Description of the task
Return the listing below in full, with every line exactly as it is.

Dataset section

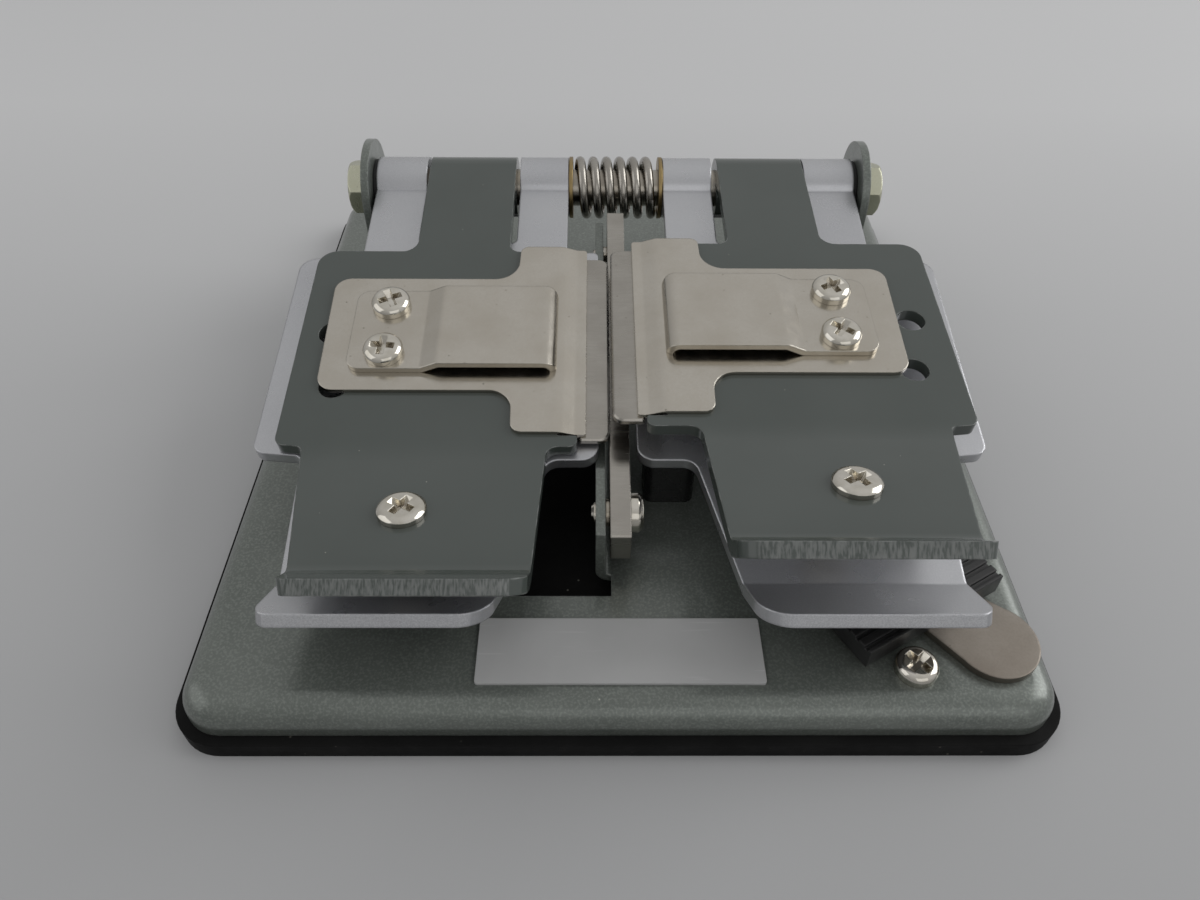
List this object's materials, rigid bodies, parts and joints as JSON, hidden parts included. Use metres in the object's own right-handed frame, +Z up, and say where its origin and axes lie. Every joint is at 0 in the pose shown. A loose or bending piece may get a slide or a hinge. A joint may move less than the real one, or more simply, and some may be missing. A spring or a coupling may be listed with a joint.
{
  "type": "film splicer",
  "caption": "Small film splicer: hinged bed and clamp plates in pairs on one rear shaft over a pressed sheet base, with a fixed bar between them and a sliding scraper block.",
  "frame": {"origin": "on the ground under the middle of the mat", "axes": "+X right, +Y towards the hinge at the back, +Z up"},
  "size_m": [0.104, 0.114, 0.0321],
  "materials": {
    "mat_rubber": "matte, moulded",
    "base_paint": "grey-green hammered paint",
    "arm_paint": "grey-green satin paint",
    "bed_plating": "satin plating",
    "nickel": "warm brushed nickel",
    "bright_steel": "bright",
    "zinc": "pale yellow zinc",
    "brass": "dull",
    "black_gloss": "glossy black",
    "black_block": "satin black",
    "dark_fibre": "dark fibre, matte",
    "plate_blank": "satin, bare"
  },
  "bodies": {
    "base": {"base_mat": "mat_rubber", "base_cover": "base_paint", "name_plate": "plate_blank", "base_screw": "bright_steel", "hinge_shaft": "bright_steel", "hinge_bolts": "zinc", "shaft_washers": "dark_fibre", "spring_collars": "brass", "spacer_spring": "bright_steel", "centre_bar": "bright_steel", "bar_shims": "bright_steel", "bar_screw": "nickel", "bar_dowel": "bright_steel", "rest_buffers": "black_gloss", "scraper_clip": "nickel", "clip_rivet": "nickel"},
    "left_bed": {"left_lower_plate": "bed_plating", "left_register_pins": "bright_steel"},
    "left_clamp": {"left_upper_plate": "arm_paint", "left_pressure_plate": "nickel", "left_blade": "bright_steel", "left_leaf_spring": "nickel", "left_clamp_screws": "nickel", "left_tongue_screw": "bright_steel"},
    "right_bed": {"right_lower_plate": "bed_plating", "right_register_pins": "bright_steel"},
    "right_clamp": {"right_upper_plate": "arm_paint", "right_pressure_plate": "nickel", "right_blade": "bright_steel", "right_leaf_spring": "nickel", "right_clamp_screws": "nickel", "right_tongue_screw": "bright_steel"},
    "scraper": {"scraper_block": "black_block", "scraper_paddle": "nickel", "scraper_rivets": "nickel"}
  },
  "joints": [
    {"name": "left_bed_hinge", "type": "hinge", "parent": "base", "child": "left_bed", "pos_m": [0, 0.0287, 0.024], "axis": [-1, 0, 0], "range_deg": [0, 95]},
    {"name": "left_clamp_hinge", "type": "hinge", "parent": "left_bed", "child": "left_clamp", "pos_m": [0, 0.0287, 0.024], "axis": [-1, 0, 0], "range_deg": [0, 95]},
    {"name": "right_bed_hinge", "type": "hinge", "parent": "base", "child": "right_bed", "pos_m": [0, 0.0287, 0.024], "axis": [-1, 0, 0], "range_deg": [0, 95]},
    {"name": "right_clamp_hinge", "type": "hinge", "parent": "right_bed", "child": "right_clamp", "pos_m": [0, 0.0287, 0.024], "axis": [-1, 0, 0], "range_deg": [-4, 91]},
    {"name": "scraper_slide", "type": "slide", "parent": "base", "child": "scraper", "axis": [0.8634, 0.5045, 0], "range_m": [0, 0.014]}
  ]
}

Solution
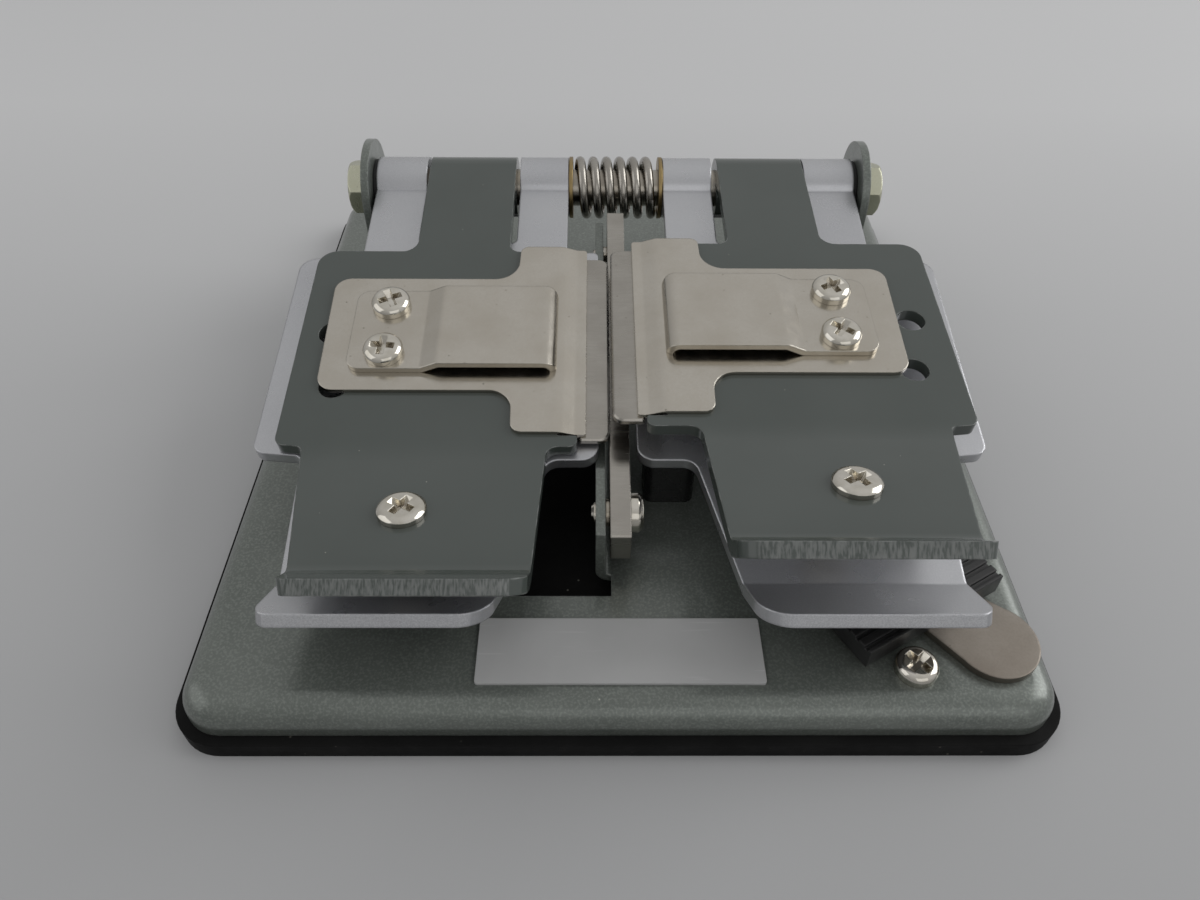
List this object's materials, rigid bodies, parts and joints as JSON, hidden parts included. Use metres in the object's own right-handed frame, +Z up, and say where its origin and axes lie. Every joint is at 0 in the pose shown. A loose or bending piece may get a slide or a hinge. A joint may move less than the real one, or more simply, and some may be missing. A spring or a coupling may be listed with a joint.
{
  "type": "film splicer",
  "caption": "Small film splicer: hinged bed and clamp plates in pairs on one rear shaft over a pressed sheet base, with a fixed bar between them and a sliding scraper block.",
  "frame": {"origin": "on the ground under the middle of the mat", "axes": "+X right, +Y towards the hinge at the back, +Z up"},
  "size_m": [0.104, 0.114, 0.0321],
  "materials": {
    "mat_rubber": "matte, moulded",
    "base_paint": "grey-green hammered paint",
    "arm_paint": "grey-green satin paint",
    "bed_plating": "satin plating",
    "nickel": "warm brushed nickel",
    "bright_steel": "bright",
    "zinc": "pale yellow zinc",
    "brass": "dull",
    "black_gloss": "glossy black",
    "black_block": "satin black",
    "dark_fibre": "dark fibre, matte",
    "plate_blank": "satin, bare"
  },
  "bodies": {
    "base": {"base_mat": "mat_rubber", "base_cover": "base_paint", "name_plate": "plate_blank", "base_screw": "bright_steel", "hinge_shaft": "bright_steel", "hinge_bolts": "zinc", "shaft_washers": "dark_fibre", "spring_collars": "brass", "spacer_spring": "bright_steel", "centre_bar": "bright_steel", "bar_shims": "bright_steel", "bar_screw": "nickel", "bar_dowel": "bright_steel", "rest_buffers": "black_gloss", "scraper_clip": "nickel", "clip_rivet": "nickel"},
    "left_bed": {"left_lower_plate": "bed_plating", "left_register_pins": "bright_steel"},
    "left_clamp": {"left_upper_plate": "arm_paint", "left_pressure_plate": "nickel", "left_blade": "bright_steel", "left_leaf_spring": "nickel", "left_clamp_screws": "nickel", "left_tongue_screw": "bright_steel"},
    "right_bed": {"right_lower_plate": "bed_plating", "right_register_pins": "bright_steel"},
    "right_clamp": {"right_upper_plate": "arm_paint", "right_pressure_plate": "nickel", "right_blade": "bright_steel", "right_leaf_spring": "nickel", "right_clamp_screws": "nickel", "right_tongue_screw": "bright_steel"},
    "scraper": {"scraper_block": "black_block", "scraper_paddle": "nickel", "scraper_rivets": "nickel"}
  },
  "joints": [
    {"name": "left_bed_hinge", "type": "hinge", "parent": "base", "child": "left_bed", "pos_m": [0, 0.0287, 0.024], "axis": [-1, 0, 0], "range_deg": [0, 95]},
    {"name": "left_clamp_hinge", "type": "hinge", "parent": "left_bed", "child": "left_clamp", "pos_m": [0, 0.0287, 0.024], "axis": [-1, 0, 0], "range_deg": [0, 95]},
    {"name": "right_bed_hinge", "type": "hinge", "parent": "base", "child": "right_bed", "pos_m": [0, 0.0287, 0.024], "axis": [-1, 0, 0], "range_deg": [0, 95]},
    {"name": "right_clamp_hinge", "type": "hinge", "parent": "right_bed", "child": "right_clamp", "pos_m": [0, 0.0287, 0.024], "axis": [-1, 0, 0], "range_deg": [-4, 91]},
    {"name": "scraper_slide", "type": "slide", "parent": "base", "child": "scraper", "axis": [0.8634, 0.5045, 0], "range_m": [0, 0.014]}
  ]
}